What if your childhood imagination was more powerful than you thought?
This one has taken me quite a while to write. To be honest, I fell away from reading for a little bit over the last month, and this book took me longer to finish than it should have. “Imaginary Friend” had been sitting on my shelf for quite a while, but I’m glad that I picked it up and finally read it. Although it was a little confusing in places, I was hooked, and the desire to figure out exactly what was happening kept me reading.
“Imaginary Friend” by Stephen Chbosky tells the story of a little boy named Christopher, and his mom, Kate, who are on the run from Kate’s abusive ex. These two have quite the inseparable bond after dealing with Christopher’s father’s suicide. Kate, struggling to provide the best life she could for her son, made sure her son was happy and healthy. Shortly after settling down in Mill Grove, Pennsylvania, Christopher goes missing after following the sounds of a child deep into the mysterious depths of the Mission Street Woods.
After six, grueling days, Christopher emerges from the woods, but there is something different about him. There is a voice that echoes in Chrostopher’s head, a voice that only he can hear, that repeats the same ominous message: build a treehouse in the clearing of the woods before Christmas or everyone will die. During interviews with the police, Christopher could only remember one thing about his time in the woods--the nice man helped him survive.
Besides the voices in his head, Christopher emerged from the woods to find that school, which used to be hard for him due to his dyslexia and aversion to math, was suddenly easy.
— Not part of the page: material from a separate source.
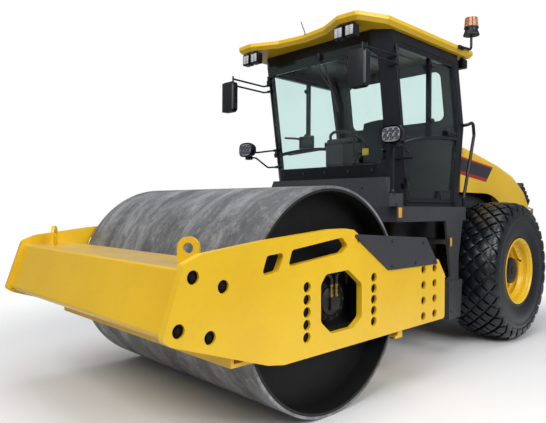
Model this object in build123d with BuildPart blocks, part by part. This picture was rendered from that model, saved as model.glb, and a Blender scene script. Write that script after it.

Christopher found himself acing tests, reading full books by himself, and he even used the correct answers from his math test to help his mom pick winning lottery numbers.
As Kate became more suspicious of her son, and as Christopher convinced his friends to help him build his treehouse, it becomes clear that Christopher’s newfound gifts were bestowed upon him for a much greater purpose than simply becoming a good student.
The townspeople of Mill Grove begin experiencing weird sensations as a burning itch, and what feels like the beginnings of a severe flu, travel around, but those most affected seem to be those who have had close contact with Christopher. As the flu-like symptoms continue spreading (and become more severe), Christopher is forced to come face to face with the responsibilities that have been placed on his shoulders and the fact that the fate of the world now rests with him.
The concept of this story was absolutely brilliant! I have never read Chbosky before, but I was blown away by his ability to expertly create such beautifully written characters, settings, and storylines. One of the features that stood out to me the most about this book was the way that Chbosky wove together the storylines of different characters. I appreciate how the reader is able to get glimpses of insight and action from characters other than Christopher. To me, this creates a more enriching narrative and adds a depth that allows the reader to truly become immersed in the narrative.
The clever way in which Chbosky crafted the imaginary side to mimic what was happening on the real side is a clever commentary on how our actions, and their consequences, can play out in unexpected ways.
This is definitely a longer read, but one that I would highly recommend. If you are looking for a book that is heartfelt, funny, scary, mysterious, thought-provoking, gripping, and packed with twists and turns, then do yourself a favor and pick up “Imaginary Friend.”